We are truly a federation and I can also tell you that the state of our democracy is also fine even though it is not perfect; we have problems here and there. For example, almost six months after election, we are still in court over it, no other country in Africa, I am not even talking of developed nations, does that. At the end of the day, I think being in court is better than being on the war front fighting for the so’ called mandate. There is also need for us to move away from ‘judicialisation’ of the electoral process. The court should have very limited role to play in the entire electoral system. Election petition can be decided within two months if only we review the law and they streamline the groups upon which the election result can be challenged. For example, INEC conducted an election and it should be expected that INEC certificate should enjoy the highest presumption of regularity. Once INEC issued its Certificate of Returns to an individual, then it will require a huge rock to fall down that individual to lose the certificate. If you are a Ph.D holder and someone who has only primary school certificate holders has defeated you, that means there is something unique that the electorate found to ensure that the primary school certificate holders defeat you. After the election, that should not be a ground for you to approach a court of the land that he does not qualify to contest. Also, I will advocate that as a nation, we must move away from certificated qualification for elections. Nothing should stop anyone who has not seen the four walls of a school, so called for running for political office in the country. If I did not have a Secondary School Certificate and under the law, and my vote is good enough to elect me, that should be good under the law, coupled with my votes by the electorate. I should be able to enjoy the votes of others even if they were professors. Also, if I can vote for those who went to school, those who have also gone to school should also be allowed to vote for me. That is the liberty for us to say those who do not have a particular certificate can’t be voted for, that’s anti democracy and we must shift emphasis from that. Those who put that in the constitution were only focusing on power and not on democracy which, is about choice which can be limited.

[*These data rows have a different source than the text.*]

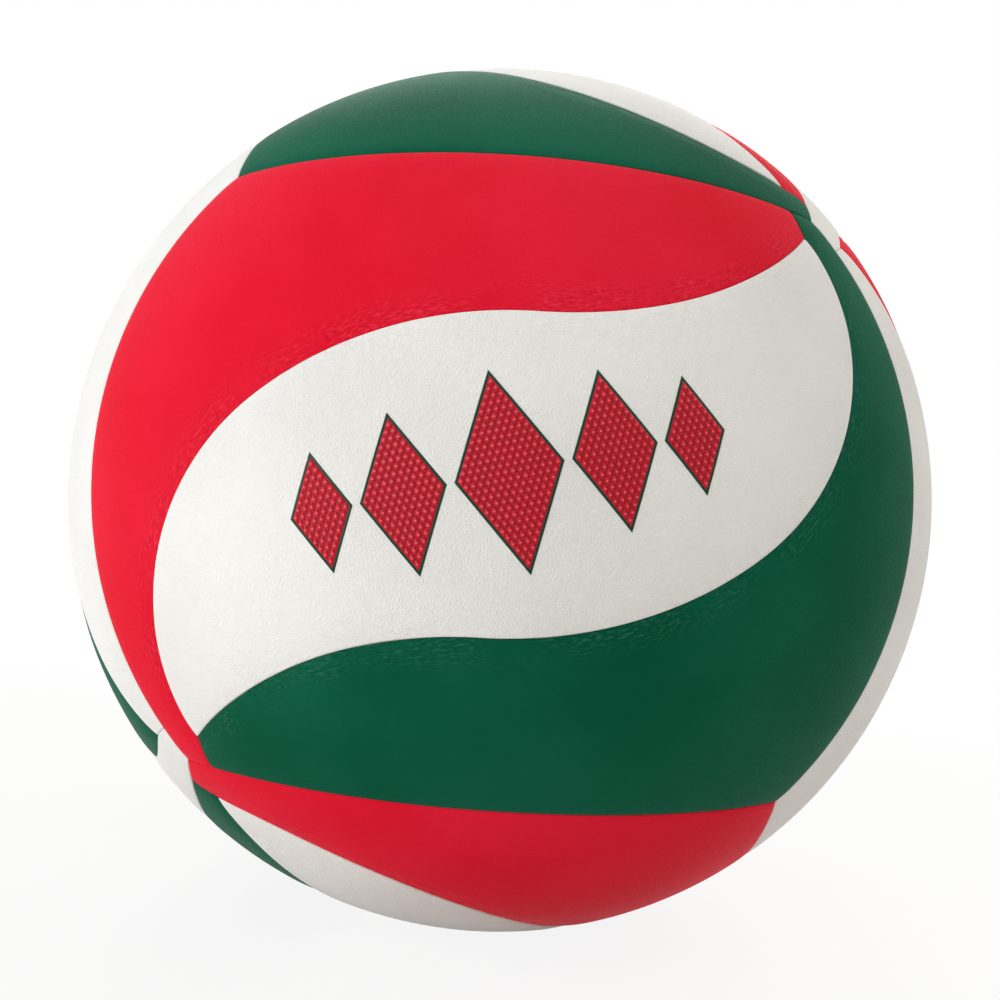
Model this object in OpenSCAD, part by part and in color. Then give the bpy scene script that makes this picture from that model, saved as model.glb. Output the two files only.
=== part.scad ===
// An indoor volleyball: eighteen leather panels in six groups of three, over foam, rubber and an air bladder.
// The ball is centred on the origin, +Z up, and its front group of panels faces -Y. The valve points along +Y.

/* [Ball] */
// Length round the ball
circumference = 660; // [650:1:670]
// Thickness of a panel's leather skin
skin_t = 1.2; // [0.8:0.1:2]
// Thickness of the foam pad under each skin
pad_t = 2; // [1:0.1:3]
// Thickness of the rubber cover that the panels are glued to
carcass_t = 0.8; // [0.5:0.1:1.5]
// Thickness of the layer of wound nylon thread
winding_t = 0.5; // [0.3:0.1:1]
// Thickness of the air bladder's wall
bladder_t = 0.6; // [0.4:0.1:1.5]

/* [Seams] */
// Open groove between two panels, at the surface
seam_gap = 0.4; // [0.2:0.1:1]
// How far a group's edge bows out past the great circle between its corners, in degrees
edge_bow = 9.2; // [5:0.1:9.7]
// Longest straight step along a curved seam, in degrees over the ball
seam_step = 4; // [2:0.5:6]

/* [Valve] */
// Hole through the valve for the pump's needle
needle_d = 2.2; // [2:0.1:2.6]
// Depth of the funnel that guides the needle in
funnel_depth = 1; // [0.5:0.1:2]
// Shank of the rubber core that grips the needle
core_d = 4.8; // [4:0.1:6]
// Neck of the valve, which shows in the middle of one panel
neck_d = 8.6; // [8:0.1:10]
// Round hole for the neck in the panel
panel_hole_d = 9.4; // [9:0.1:12]
// Flange that is welded inside the bladder
flange_d = 30; // [22:1:40]
// Thickness of the flange
flange_t = 1.2; // [0.8:0.1:2]
// How far the neck's sleeve reaches into the air
sleeve_len = 12; // [8:1:20]
// Depth of the neck's mouth below the ball's surface
mouth_depth = 0.7; // [0.2:0.1:1.5]
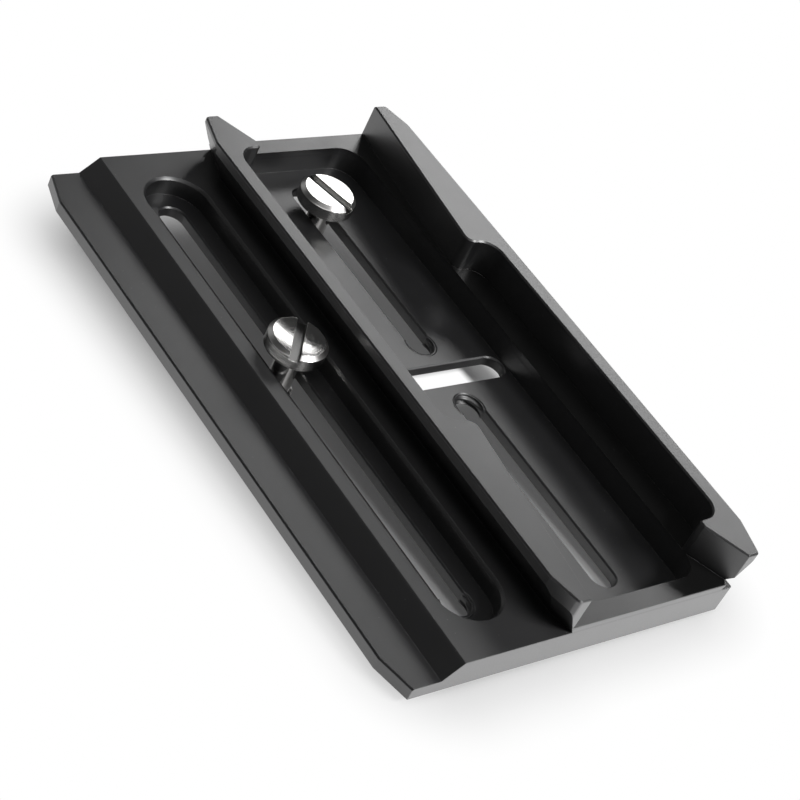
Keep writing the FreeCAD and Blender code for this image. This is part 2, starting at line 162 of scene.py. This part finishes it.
anodised, skin, place = new_finish("black_anodised_aluminium", Metallic=0.0, IOR=2.0,
                                   Coat_Roughness=0.22)
grain = place.node("ShaderNodeTexNoise", n0=place, Scale=5200.0, Detail=3.0, Roughness=0.6)
clouds = place.node("ShaderNodeTexNoise", n0=place, Scale=140.0, Detail=4.0, Roughness=0.55)
stretched = place.node("ShaderNodeMapping", n0=place, Scale=(9000.0, 260.0, 9000.0))
cutter_lines = place.node("ShaderNodeTexNoise", n0=stretched, Scale=1.0, Detail=2.0)
specks = place.node("ShaderNodeTexVoronoi", n0=place, Scale=330.0)
dust = specks.node("ShaderNodeValToRGB", ramp=[(0.0, 1.0), (0.03, 0.6), (0.05, 0.0)], n0=specks)

# The finish differs a little from level to level above the camera side: the plateau and the sills
# are duller, and the rails' tops are glossier. The ledges in the bays are painted a darker black as
# the shade that lies on them, and the near end face is painted lighter as the light that falls on
# it, and is glossier.
level_fade = 0.0001
ledge_low, ledge_high = 0.0075, 0.0081
plateau_low, plateau_high = 0.0061, 0.0066
rail_top_level = 0.0151
end_face_reach = 0.0639
level = place.part("Z")
shaded_bay_ledge = level.between(ledge_low, ledge_high, level_fade)
off_shaded_ledge = 1.0 - shaded_bay_ledge
plateau = level.between(plateau_low, plateau_high, level_fade)
rail_top = level.faded(rail_top_level - level_fade, rail_top_level + level_fade)
# Painted light: the near end face is made paler and glossier, standing for the light that falls on
# it.
near_end_painted_light = (0.0 - place.part("Y")).faded(end_face_reach - 0.5 * level_fade,
                                         end_face_reach + 0.5 * level_fade)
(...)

What your view about agitations for restructuring of the country?
Of course, we must restructure, that’s the only way to go.
Why do you think we need to restructure this country?
We need to restructure in the sense that you know we talk about unity in diversity. Nigeria is a federation and you know at Independence, we were familiar with the Lancaster Conference, the Independence Conference in London. The founding fathers of Nigeria, made it known that their solution to the diversity was to be able to use that diversity as raw material for unity. You can’t deny the fact that Nigeria is diverse; there are many ethnic nationalities in the country and all over the world, you have such diversity. The solution has always been a federal structure. Now at Independence, what we had if you look at the 1960 Constitution, was a federal constitution. The 1963 Constitution was purely a federal constitution in which the component units of the federation were allowed to develop at their pace. Look at the 1960 Constitution, we had 22 items in the Exclusive List. So, the areas where the Federal Government had exclusive jurisdiction were limited. But under the 1979 Constitution, they grew to 68 and that trend started since 1966 when (General) Aguiyi Ironsi came in and he thought that the solution to Nigeria’s problems was to have a Unitary System and that consumed Aguiyi Ironsi. Aguiyi Ironsi was consumed by that and then we reverted to Decree 1 which was federal in structure. Now from that 1966 to 1979, we had that federal structure in place but there was a problem. I had the opportunity of meeting the late Dr. Ajayi, he was one of the drafters of Decree 1 and he said the problem they had was that in the Army, the structure they have there is command and obey structure. And that when they were drafting Decree 1, that they had a problem about what to do with a situation whereby if you now have a Head of State at the federal level, then in those regions, the military governors were presiding. Of course, there were very senior military governors then. The military governors at the regions or states would be junior to the Head of State and so the Supreme Military Council (SMC) headed by the Head of State is now the highest organ, it’s now the parliament. So, the idea was that there is no way the Head of State would sign into a law, and then a junior officer in his region or state would alter it and that was how the inconsistency clause was introduced.
Security challenges have been aggravated and it is likely the president will spend eight years without addressing it, do you also see it that way?
Well, there is poverty in the land. A lot of people taking part in banditry are unemployed. This same thing has accounted for existence of Boko Haram in the West African province. You will not be able to employ someone who has something doing. It is this idle minds that you have in groups such as Boko Haram and the rest of them; therefore, we should monitor the problem of poverty. We must all work towards the success of any president, governor or local government chairman irrespective of whether we voted them or not. When they succeed, the country will succeed. We will wait till another four years to put your own man there.